Es fácil perderse leyendo Camino de perdición del leonés Luis Mateo Díez. La contraportada resume acertadamente la trama: a Sebastián Odollo, viajante de comercio, le encomiendan cambiar la ruta que le corresponde para indagar el paradero de otro viajante que no regresó.
La ilustración de la portada resulta convincente: el coche que la empresa pone a disposición del viajante tiene nombre, Oruga, y hasta vida propia para guiar los destinos de Sebastián, un coche viejo con tres muertos a la espalda por esas rutas reales o imaginadas de las comarcas leonesas que aparecen con nombres ficticios pero identificables para quienes conozcan bien las tierras leonesas, como Val Gusán o Sermil. Ahí aparecen los apellidos, ahora sí reales, Bardón o Viñuela, bien asentados en el norte de León.
Pese a ser un libro de párrafos generalmente muy cortos que raramente superan las diez líneas, y frases también breves, no es de muy cómoda lectura. Cuando uno está tentado de volver unas páginas atrás para resituarse, el narrador, imaginando dudoso al lector entre la ensoñación y la realidad, traza una pincelada reconfortante y animosa que permite seguir el norte de la narración.
Salpicando los párrafos, el autor se entretiene a veces con reiteraciones de sonidos con intención desconocida.

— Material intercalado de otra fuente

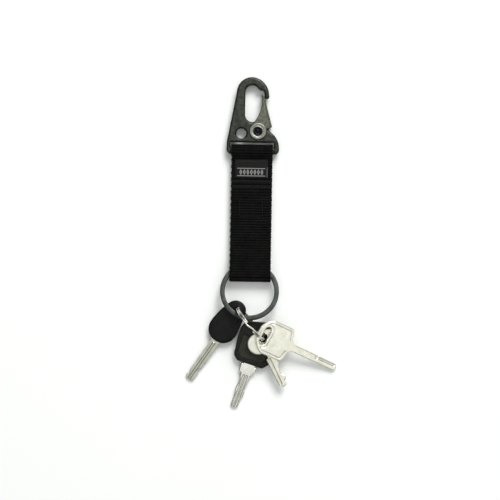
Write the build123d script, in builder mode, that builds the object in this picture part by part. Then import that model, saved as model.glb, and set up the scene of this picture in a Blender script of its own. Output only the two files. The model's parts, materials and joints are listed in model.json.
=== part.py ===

D: El dedo que indicaba alguna indicación dudosa.
G: Volaban en un lento asedio sobre la aguja de los campanarios algunas cigüeñas que regresaban de las vegas.
M: Doña Mirna revoloteaba inquieta manejando la muleta.
Por lo demás, en el libro se confunden posadas, pensiones y casas de putas, pues bien parece que los viajantes se alojaban solamente en los burdeles de la ruta, donde eran conocidos y esperados, justificando el título de la obra entre otros matices.